Обращаться к доктору Дорнбергеру по такому пустяку! Если повторится, тогда конечно. Она решила подождать.
Глава 15
— Что-нибудь известно? — Сидя в кресле-каталке, Вивьен вопросом встретила доктора Люси Грэйнджер. Прошло уже четыре дня после биопсии и три дня с тех пор, как Пирсон послал срезы в Нью-Йорк и Бостон.
Люси покачала головой:
— Я немедленно скажу тебе, Вивьен, как только что-нибудь узнаю.
— Когда.., когда же это будет?..
— Может быть, сегодня. — Люси старалась казаться спокойной. Она не хотела показать, что задержка ответов ее тоже беспокоит. Вчера вечером она снова разговаривала с доктором Пирсоном.
Самой ужасной была эта неизвестность. Ожидание угнетало не только Вивьен, но и ее родителей, немедленно приехавших из Орегона.
Убедившись, что ранка на колене у Вивьен после биопсии заживает хорошо, Люси ласково сказала девушке:
— Постарайся думать о чем-нибудь другом, если можешь. Девушка слабо улыбнулась.
— Но это так трудно.
Уже у самой двери Люси сказала:
— Кстати, к тебе гость.
Майк проскользнул в палату, как только Люси вышла.
— Я минут на десять. И все они твои, — целуя ее, шепнул он. — Нелегко тебе.., ждать?
— Это ужасно, Майк. Я готова к худшему, только бы поскорее кончилось, чтобы больше не ждать, не думать… Он пристально посмотрел на нее.
— Как бы я хотел что-нибудь сделать для тебя, Вивьен.
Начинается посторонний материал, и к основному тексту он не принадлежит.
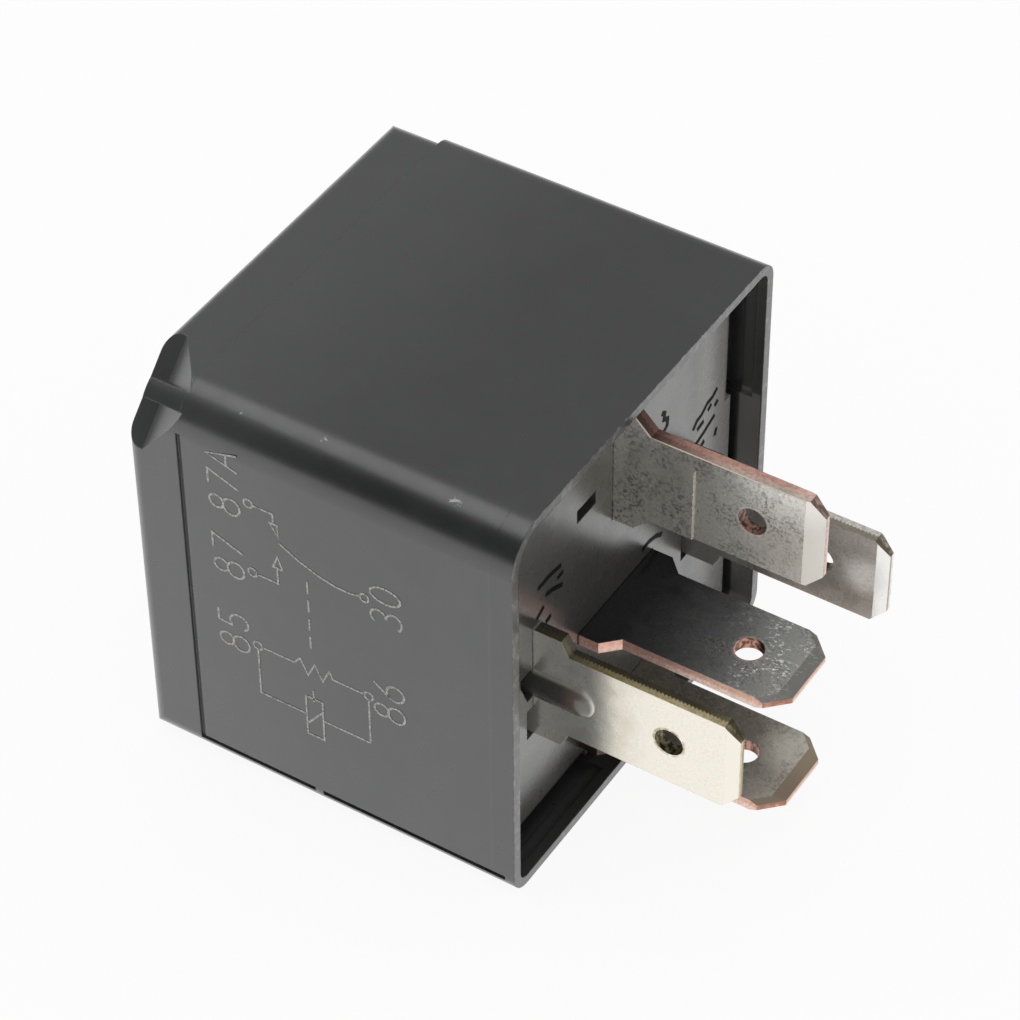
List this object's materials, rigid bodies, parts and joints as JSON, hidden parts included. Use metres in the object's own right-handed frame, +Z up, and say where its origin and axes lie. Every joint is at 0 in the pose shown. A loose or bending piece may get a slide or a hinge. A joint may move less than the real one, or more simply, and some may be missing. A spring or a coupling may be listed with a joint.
{
  "type": "automotive relay",
  "caption": "Cube-shaped plug-in changeover relay on its side: moulded cover, recessed base, five blade terminals, coil, hinged armature and contacts inside.",
  "frame": {"origin": "on the surface the relay lies on, below the middle of its whole length and width", "axes": "+X along the blades, +Z up as it lies, -Y the diagram face"},
  "size_m": [0.037, 0.028, 0.028],
  "materials": {
    "cover_plastic": "satin moulded",
    "base_plastic": "satin moulded",
    "tinned_copper": "tin plate over copper, bare copper at the cut edges",
    "tinned_brass": "tin plate over brass, bare brass at the cut edges",
    "plated_iron": "zinc plated",
    "bobbin_plastic": "natural",
    "enamelled_copper": "enamelled wire",
    "resistor_body": "lacquered",
    "tinned_wire": "bright",
    "rivet_metal": "dull",
    "spring_bronze": "rolled",
    "contact_silver": "bright"
  },
  "bodies": {
    "housing": {"cover": "cover_plastic", "base": "base_plastic", "terminal_30": "tinned_copper", "terminal_85": "tinned_brass", "terminal_86": "tinned_brass", "terminal_87": "tinned_copper", "terminal_87a": "tinned_copper", "yoke": "plated_iron", "core": "plated_iron", "bobbin": "bobbin_plastic", "coil_winding": "enamelled_copper", "coil_end_85": "enamelled_copper", "coil_end_86": "enamelled_copper", "resistor": "resistor_body", "resistor_lead_85": "tinned_wire", "resistor_lead_86": "tinned_wire", "root_rivet": "rivet_metal", "yoke_rivet_near": "rivet_metal", "yoke_rivet_far": "rivet_metal", "contact_no": "contact_silver", "contact_nc": "contact_silver"},
    "armature": {"armature": "plated_iron", "armature_rivet_near": "rivet_metal", "armature_rivet_far": "rivet_metal", "moving_contact": "contact_silver", "contact_spring": "spring_bronze"}
  },
  "joints": [
    {"name": "armature_hinge", "type": "hinge", "parent": "housing", "child": "armature", "pos_m": [-0.0118, 0, 0.02535], "axis": [0, -1, 0], "range_deg": [0, 2.9], "stiffness_Nm_per_rad": 0.02, "springref_deg": -8.59, "deforming": ["contact_spring"]}
  ]
}
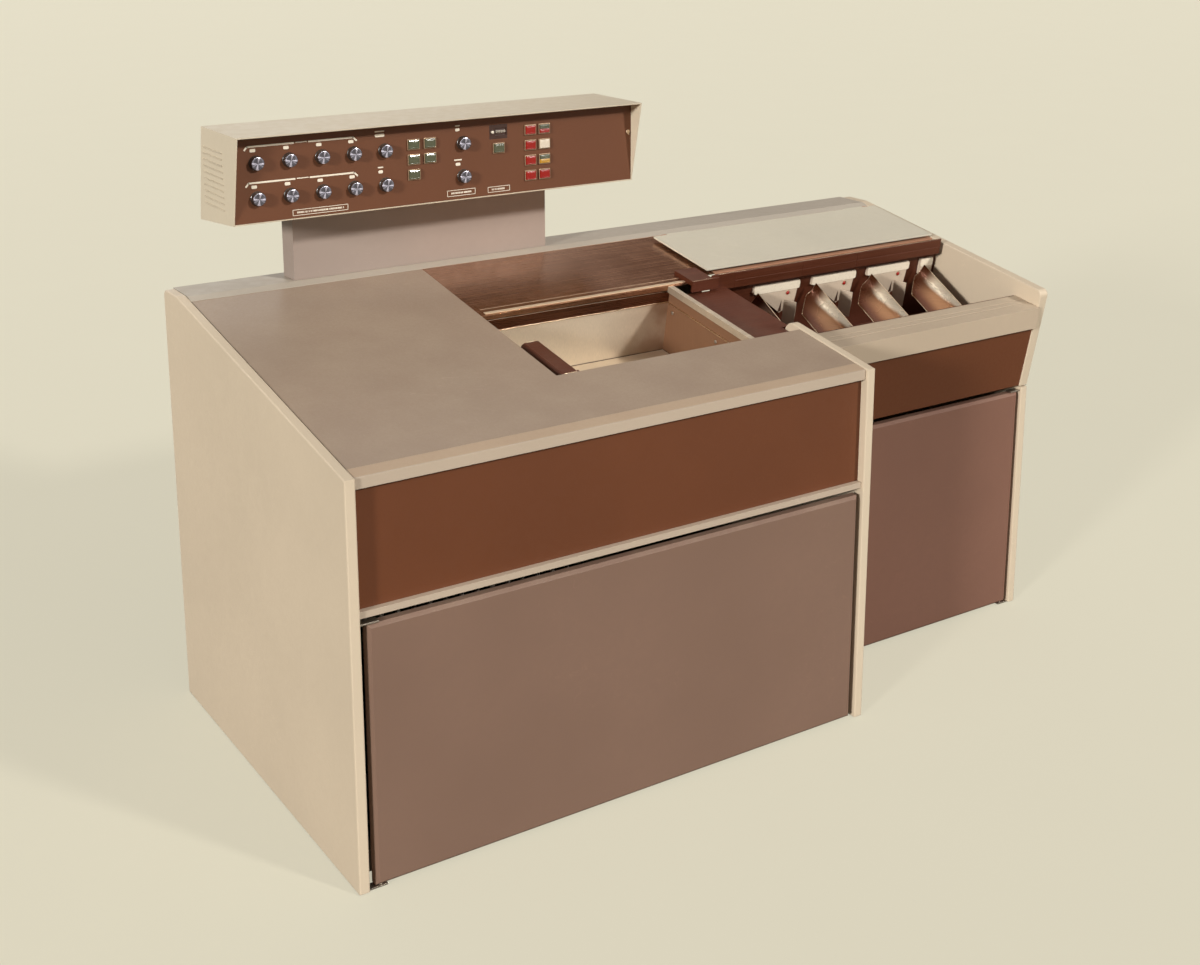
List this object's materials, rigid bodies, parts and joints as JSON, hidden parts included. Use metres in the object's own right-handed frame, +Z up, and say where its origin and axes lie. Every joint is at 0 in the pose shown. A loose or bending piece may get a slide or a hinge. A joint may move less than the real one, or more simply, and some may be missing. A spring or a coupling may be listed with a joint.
{
  "type": "card sorting machine",
  "caption": "Desk-height card sorting machine with a feed hopper in its sloping deck, stacker pockets behind a lip, a raised control console and hinged cabinet doors.",
  "frame": {"origin": "centre of the overall box in X and Y, on the floor under the feet", "axes": "+X along the cabinets from the feed side to the pocket side, +Y from the operator to the back, +Z up"},
  "size_m": [1.827, 0.866, 1.226],
  "materials": {
    "cream_paint": "satin baked enamel",
    "trim_paint": "satin baked enamel",
    "door_paint": "low-sheen baked enamel",
    "brown_laminate": "matt laminate",
    "deck_laminate": "matt laminate with fine grain",
    "frame_paint": "matt black",
    "steel": "brushed, directional grain",
    "dark_steel": "brushed and darkened",
    "brown_metal": "satin brown enamel",
    "cover_paint": "satin enamel",
    "guide_plastic": "moulded white plastic",
    "console_paint": "lightly textured enamel",
    "face_paint": "matt enamel with printed lines",
    "pedestal_paint": "satin enamel",
    "knob_metal": "spun end on a dark turned grip",
    "green_lens": "ribbed lens",
    "red_lens": "ribbed lens",
    "white_lens": "ribbed lens",
    "yellow_lens": "ribbed lens",
    "counter_plastic": "fine moulded texture",
    "reset_plastic": "polished",
    "roller_rubber": "ground rubber",
    "motor_paint": "hammer finish",
    "board_material": "circuit boards in a grey rack",
    "foot_rubber": "moulded",
    "hinge_steel": "zinc plated"
  },
  "bodies": {
    "cabinet": {"left_side_panel": "cream_paint", "divider_panel": "cream_paint", "right_lower_side_panel": "cream_paint", "right_upper_side_panel": "cream_paint", "base_frame": "frame_paint", "levelling_feet": "foot_rubber", "rear_panels": "cream_paint", "brown_fascias": "brown_laminate", "front_trims": "trim_paint", "right_front_lip": "trim_paint", "top_slab": "deck_laminate", "rear_ledge": "trim_paint", "hopper_tray": "steel", "hopper_rails": "steel", "feed_deck_plate": "dark_steel", "transport_beam": "brown_metal", "transport_bed": "dark_steel", "pocket_bay": "brown_metal", "pocket_chutes": "steel", "pocket_guides": "guide_plastic", "pedestal": "pedestal_paint", "console_housing": "console_paint", "console_face": "face_paint", "counter_module": "counter_plastic", "door_hinges": "hinge_steel", "drive_motor": "motor_paint", "electronics": "board_material"},
    "upper_knob_1": {"upper_knob_1": "knob_metal"},
    "upper_knob_2": {"upper_knob_2": "knob_metal"},
    "upper_knob_3": {"upper_knob_3": "knob_metal"},
    "upper_knob_4": {"upper_knob_4": "knob_metal"},
    "upper_knob_5": {"upper_knob_5": "knob_metal"},
    "upper_rate_knob": {"upper_rate_knob": "knob_metal"},
    "lower_knob_1": {"lower_knob_1": "knob_metal"},
    "lower_knob_2": {"lower_knob_2": "knob_metal"},
    "lower_knob_3": {"lower_knob_3": "knob_metal"},
    "lower_knob_4": {"lower_knob_4": "knob_metal"},
    "lower_knob_5": {"lower_knob_5": "knob_metal"},
    "lower_rate_knob": {"lower_rate_knob": "knob_metal"},
    "green_button_1": {"green_button_1": "green_lens"},
    "green_button_2": {"green_button_2": "green_lens"},
    "green_button_3": {"green_button_3": "green_lens"},
    "green_button_4": {"green_button_4": "green_lens"},
    "green_button_5": {"green_button_5": "green_lens"},
    "start_button": {"start_button": "green_lens"},
    "left_button_1": {"left_button_1": "red_lens"},
    "left_button_2": {"left_button_2": "red_lens"},
    "left_button_3": {"left_button_3": "red_lens"},
    "left_button_4": {"left_button_4": "red_lens"},
    "right_button_1": {"right_button_1": "red_lens"},
    "right_button_2": {"right_button_2": "white_lens"},
    "right_button_3": {"right_button_3": "yellow_lens"},
    "right_button_4": {"right_button_4": "red_lens"},
    "main_door": {"main_door": "door_paint"},
    "right_door": {"right_door": "door_paint"},
    "transport_cover": {"transport_cover": "cover_paint"},
    "hopper_pusher": {"hopper_pusher": "brown_metal"},
    "feed_roller": {"feed_roller": "roller_rubber"},
    "transport_roller": {"transport_roller": "roller_rubber"},
    "counter_reset": {"counter_reset": "reset_plastic"}
  },
  "joints": [
    {"name": "main_door_hinge", "type": "hinge", "parent": "cabinet", "child": "main_door", "pos_m": [-0.8695, -0.4215, 0.2505], "axis": [0, 0, -1], "range_deg": [0, 100]},
    {"name": "right_door_hinge", "type": "hinge", "parent": "cabinet", "child": "right_door", "pos_m": [0.8745, -0.2035, 0.27], "axis": [0, 0, 1], "range_deg": [0, 100]},
    {"name": "cover_hinge", "type": "hinge", "parent": "cabinet", "child": "transport_cover", "pos_m": [0.5445, 0.305, 0.88856], "axis": [-1, 0, 0], "range_deg": [0, 75]},
    {"name": "pusher_slide", "type": "slide", "parent": "cabinet", "child": "hopper_pusher", "axis": [1, 0, 0], "range_m": [0, 0.38]},
    {"name": "feed_spin", "type": "hinge", "parent": "cabinet", "child": "feed_roller", "pos_m": [-0.1465, 0.10569, 0.82065], "axis": [1, 0, 0], "continuous": true},
    {"name": "transport_spin", "type": "hinge", "parent": "cabinet", "child": "transport_roller", "pos_m": [0.5665, 0.19104, 0.84351], "axis": [1, 0, 0], "continuous": true},
    {"name": "upper_knob_1_turn", "type": "hinge", "parent": "cabinet", "child": "upper_knob_1", "pos_m": [-0.785, 0.223, 1.1696], "axis": [0, 1, 0], "range_deg": [-150, 150]},
    {"name": "upper_knob_2_turn", "type": "hinge", "parent": "cabinet", "child": "upper_knob_2", "pos_m": [-0.7168, 0.223, 1.1696], "axis": [0, 1, 0], "range_deg": [-150, 150]},
    {"name": "upper_knob_3_turn", "type": "hinge", "parent": "cabinet", "child": "upper_knob_3", "pos_m": [-0.6486, 0.223, 1.1696], "axis": [0, 1, 0], "range_deg": [-150, 150]},
    {"name": "upper_knob_4_turn", "type": "hinge", "parent": "cabinet", "child": "upper_knob_4", "pos_m": [-0.5804, 0.223, 1.1696], "axis": [0, 1, 0], "range_deg": [-150, 150]},
    {"name": "upper_knob_5_turn", "type": "hinge", "parent": "cabinet", "child": "upper_knob_5", "pos_m": [-0.5122, 0.223, 1.1696], "axis": [0, 1, 0], "range_deg": [-150, 150]},
    {"name": "upper_rate_knob_turn", "type": "hinge", "parent": "cabinet", "child": "upper_rate_knob", "pos_m": [-0.3345, 0.223, 1.1696], "axis": [0, 1, 0], "range_deg": [-150, 150]},
    {"name": "lower_knob_1_turn", "type": "hinge", "parent": "cabinet", "child": "lower_knob_1", "pos_m": [-0.785, 0.223, 1.1], "axis": [0, 1, 0], "range_deg": [-150, 150]},
    {"name": "lower_knob_2_turn", "type": "hinge", "parent": "cabinet", "child": "lower_knob_2", "pos_m": [-0.7168, 0.223, 1.1], "axis": [0, 1, 0], "range_deg": [-150, 150]},
    {"name": "lower_knob_3_turn", "type": "hinge", "parent": "cabinet", "child": "lower_knob_3", "pos_m": [-0.6486, 0.223, 1.1], "axis": [0, 1, 0], "range_deg": [-150, 150]},
    {"name": "lower_knob_4_turn", "type": "hinge", "parent": "cabinet", "child": "lower_knob_4", "pos_m": [-0.5804, 0.223, 1.1], "axis": [0, 1, 0], "range_deg": [-150, 150]},
    {"name": "lower_knob_5_turn", "type": "hinge", "parent": "cabinet", "child": "lower_knob_5", "pos_m": [-0.5122, 0.223, 1.1], "axis": [0, 1, 0], "range_deg": [-150, 150]},
    {"name": "lower_rate_knob_turn", "type": "hinge", "parent": "cabinet", "child": "lower_rate_knob", "pos_m": [-0.3345, 0.223, 1.1], "axis": [0, 1, 0], "range_deg": [-150, 150]},
    {"name": "green_button_1_press", "type": "slide", "parent": "cabinet", "child": "green_button_1", "axis": [0, 1, 0], "range_m": [0, 0.003], "stiffness_N_per_m": 400},
    {"name": "green_button_2_press", "type": "slide", "parent": "cabinet", "child": "green_button_2", "axis": [0, 1, 0], "range_m": [0, 0.003], "stiffness_N_per_m": 400},
    {"name": "green_button_3_press", "type": "slide", "parent": "cabinet", "child": "green_button_3", "axis": [0, 1, 0], "range_m": [0, 0.003], "stiffness_N_per_m": 400},
    {"name": "green_button_4_press", "type": "slide", "parent": "cabinet", "child": "green_button_4", "axis": [0, 1, 0], "range_m": [0, 0.003], "stiffness_N_per_m": 400},
    {"name": "green_button_5_press", "type": "slide", "parent": "cabinet", "child": "green_button_5", "axis": [0, 1, 0], "range_m": [0, 0.003], "stiffness_N_per_m": 400},
    {"name": "start_button_press", "type": "slide", "parent": "cabinet", "child": "start_button", "axis": [0, 1, 0], "range_m": [0, 0.003], "stiffness_N_per_m": 400},
    {"name": "left_button_1_press", "type": "slide", "parent": "cabinet", "child": "left_button_1", "axis": [0, 1, 0], "range_m": [0, 0.003], "stiffness_N_per_m": 400},
    {"name": "left_button_2_press", "type": "slide", "parent": "cabinet", "child": "left_button_2", "axis": [0, 1, 0], "range_m": [0, 0.003], "stiffness_N_per_m": 400},
    {"name": "left_button_3_press", "type": "slide", "parent": "cabinet", "child": "left_button_3", "axis": [0, 1, 0], "range_m": [0, 0.003], "stiffness_N_per_m": 400},
    {"name": "left_button_4_press", "type": "slide", "parent": "cabinet", "child": "left_button_4", "axis": [0, 1, 0], "range_m": [0, 0.003], "stiffness_N_per_m": 400},
    {"name": "right_button_1_press", "type": "slide", "parent": "cabinet", "child": "right_button_1", "axis": [0, 1, 0], "range_m": [0, 0.003], "stiffness_N_per_m": 400},
    {"name": "right_button_2_press", "type": "slide", "parent": "cabinet", "child": "right_button_2", "axis": [0, 1, 0], "range_m": [0, 0.003], "stiffness_N_per_m": 400},
    {"name": "right_button_3_press", "type": "slide", "parent": "cabinet", "child": "right_button_3", "axis": [0, 1, 0], "range_m": [0, 0.003], "stiffness_N_per_m": 400},
    {"name": "right_button_4_press", "type": "slide", "parent": "cabinet", "child": "right_button_4", "axis": [0, 1, 0], "range_m": [0, 0.003], "stiffness_N_per_m": 400},
    {"name": "counter_reset_press", "type": "slide", "parent": "cabinet", "child": "counter_reset", "axis": [0, 1, 0], "range_m": [0, 0.002], "stiffness_N_per_m": 300}
  ],
  "couplings": [
    {"joint": "feed_spin", "follows": "transport_spin", "ratio": 1.4667}
  ]
}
Помочь тебе…
— Ты и так мне помогаешь, Майк. Тем, что ты есть, что приходишь ко мне. Я не знаю, что бы я делала, если бы… Он легонько прижал палец к ее губам.
— Не надо, не говори так. То, что я здесь, с тобой, учти, было давным-давно предопределено там, в космосе. — И он улыбнулся своей широкой мальчишеской улыбкой. Но он-то знал, какой страх и какое отчаяние терзают его самого. Майк, так же как и Люси Грэйнджер, прекрасно понимал, что означает задержка с ответом.
Однако он был рад, что Вивьен хотя бы улыбнулась. Он принялся болтать разную чепуху веселым беспечным голосом и почти развеселил Вивьен.
— Какой ты хороший, Майк. И я так люблю тебя.
— Еще бы! — Он поцеловал ее. — И мне кажется, я твоей маме тоже понравился.
— Да, я совсем забыла спросить. Все в порядке? Что было, когда вы ушли вчера?
— Я проводил их в отель. Мы посидели еще немножко, поболтали о том о сем. Твоя матушка все больше молчала, а вот отец прощупал меня как следует: а ну посмотрим, кто собирается отнять у меня красавицу дочь?
— Я скажу ему сегодня.
— Что скажешь?
— О, я сама еще не знаю. — Она взяла Майка за уши и притянула к себе. — Скажу, что у моего любимого рыжие вихры, в которые так приятно запускать пальцы, они мягкие, как щелк… — И она ласково растрепала его шевелюру.
— А еще?
— Еще скажу, что хотя он и неказист на вид, но у него золотое сердце и он обязательно будет блестящим хирургом.
— Может, лучше сказать “выдающимся”?
— Хорошо, скажу так.
— А дальше?
— А дальше поцелуй меня.
Люси Грэйнджер постучалась в дверь кабинета главного хирурга и, не дожидаясь ответа, вошла.
Кент О'Доннел поднял голову от бумаг, разложенных на столе.
— Здравствуй, Люси. Садись. Устала?
— Немного. — Она тяжело опустилась в кресло у стола.
— Сегодня утром у меня был некий мистер Лоубартон. Хочешь сигарету? — Обойдя стол, он присел на ручку ее кресла и протянул ей портсигар.
— Спасибо. Да, это отец Вивьен. Ее родители приехали вчера. Они меня не знают, и, разумеется, это их беспокоит. Я сама посоветовала мистеру Лоубартону поговорить с тобой.
— Я это сделал, — сказал О'Доннел. — Я заверил его, что его дочь в самых надежных, самых опытных руках. Он был вполне удовлетворен.
— Спасибо. — Люси неожиданно обрадовали эти слова.
— Не стоит. — О'Доннел улыбнулся. — Я сказал только правду. А теперь рассказывай по порядку.
Люси вкратце изложила историю болезни, предполагаемый диагноз и сказала, что ответов от специалистов до сих пор нет. Это ее очень тревожит.